Adding a couple more methods and some GIF saving bells and whistles allows us to actually visualise the output.

Pretty Colors

Ok, let’s take this for a spin. This is what the evolution of 200 agents looks like over 500 steps:

Messing around enough with the palletes and the parameter values:

So pretty wow

Tanget 1

Right now we initialise with a blank pheromone grid and randomised agent positions, but there can be more interesting initialisations. For one, what if we could get the grid to look like an image we care about. This also makes for a cool encryption technique - if the receiver knows the parameter values used for the simulation then all steps can be deterministically traced back to reveal the original image. An easy way to do this is to take an image, convert it to greyscale and use these values (scaled appropriately) as the init for the pheromone field:

img = Image.open(image_path).convert('L')
img = img.resize((self.W, self.H), Image.Resampling.LANCZOS)
img_array = np.array(img) / 255.0

field_strength = 3.0
self.field[0, 0] = torch.tensor(img_array, device=self.device) * field_strength

ys = torch.randint(0, self.H, (n_agents,), device=self.device).float()
xs = torch.randint(0, self.W, (n_agents,), device=self.device).float()

Here is the office kitty (getting eaten by mold :/)

And here are my clearly unimpressed “friends” >:(

Tangent 2

Another small interest of mine at some point were (pseduo-)random algorithms for things like terrain generation. The Physarum simulation is a good candidate for terrain/cave generation because all you need to do is discretize the outputs and you get crevices that grow and shrink in a pretty way. An exceedingly easy way to do this discretization is to simply use a discrete matplotlib palette. One of these:

Here are some examples:

A lot of these techniques use algorithms are of course not random because of deterministism (the same input with the same seed will give you the same output) but serve as good proxies because they look random enough. One measure of randomness I want to borrow from boolean function analysis is average sensitivity which I came across in this very nice paper. The idea was that if we are able to show that the Physarum growth simulation is sensitive to initialisation then that would be a good case for it being a “pseudo-random” algorithms (I understand that even pseudo-random is the incorrect word because of characteristic patterns, but idk what a better word would be. Please take it to mean whatever makes Perlin noise a good terrain generator ¯_(ツ)_/¯). I am sure there are better measures, but I wanted to do this crackpot-ery to see if it goes somewhere. So we start with sensititivty for boolean functions.
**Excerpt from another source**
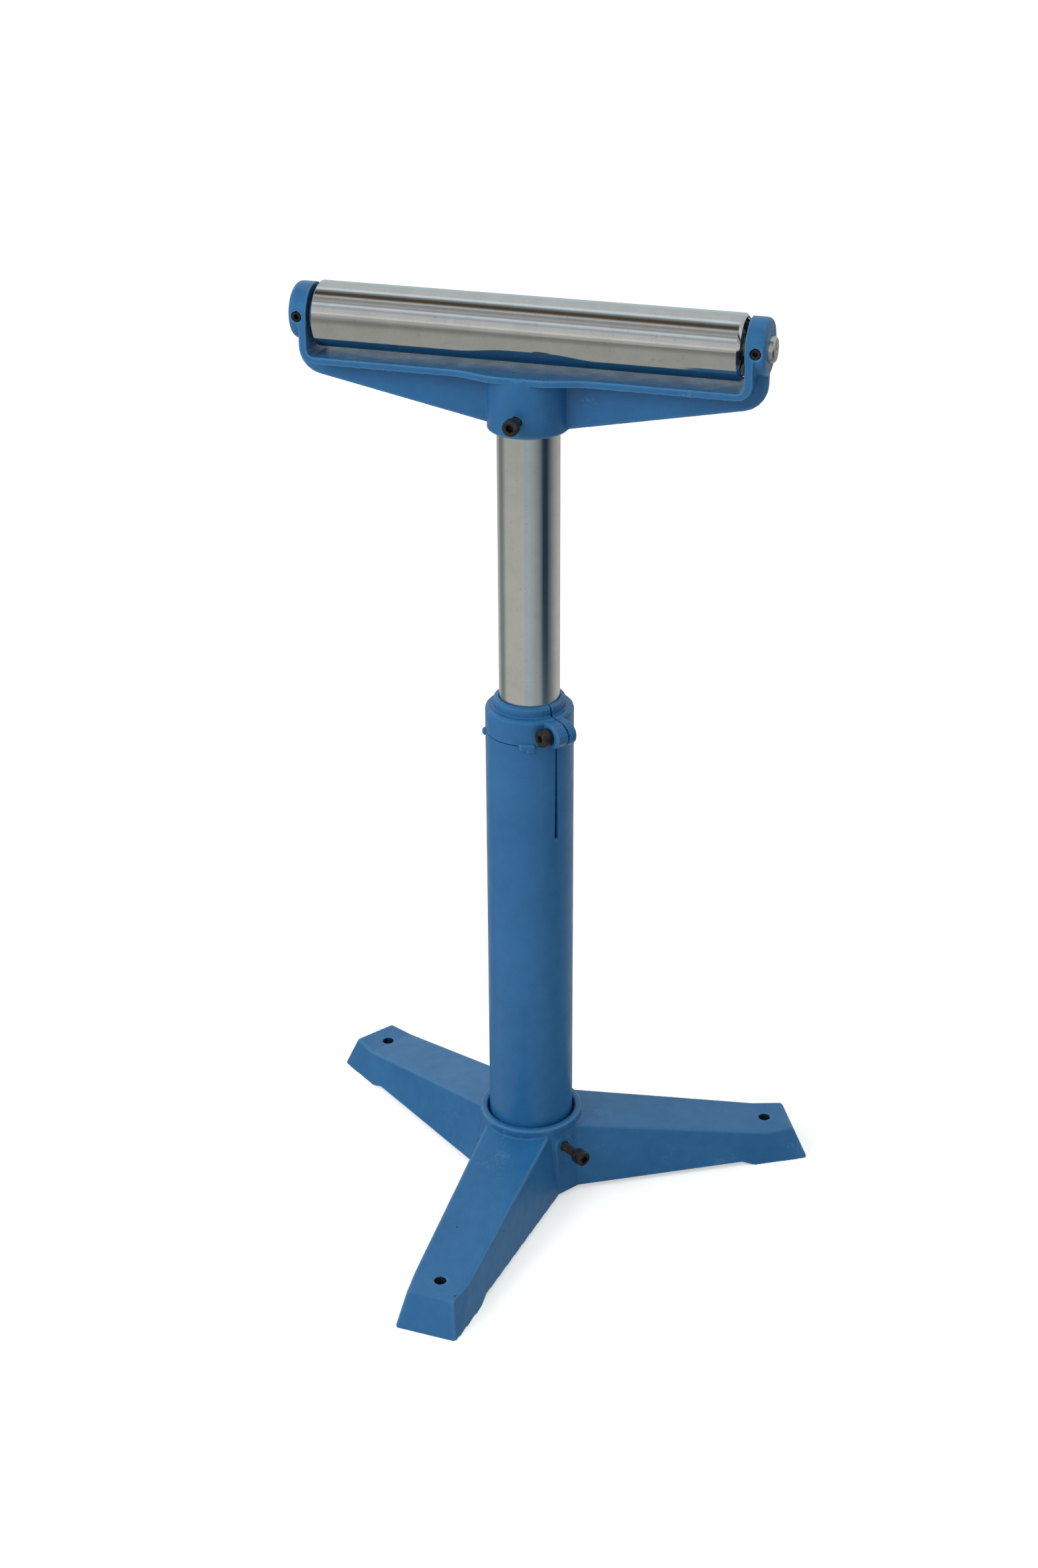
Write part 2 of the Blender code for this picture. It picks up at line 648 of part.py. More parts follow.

a Boolean function $f : {0,1}^n \to {0,1}$. For an input $x \in {0,1}^n$, the (local) sensitivity counts the number of single-bit flips that change the outcome,

\[s(f, x) = \left|\left\{ i \in [n] : f(x) \neq f\bigl(x \oplus e_i\bigr) \right\}\right|,\]

where $x \oplus e_i$ flips the $i$-th coordinate. Averaging over the cube gives the global score,

\[\operatorname{as}(f) = \mathbb{E}_{x \sim \{0,1\}^n}[s(f,x)] = \frac{1}{2^n} \sum_{x \in \{0,1\}^n} s(f,x).\]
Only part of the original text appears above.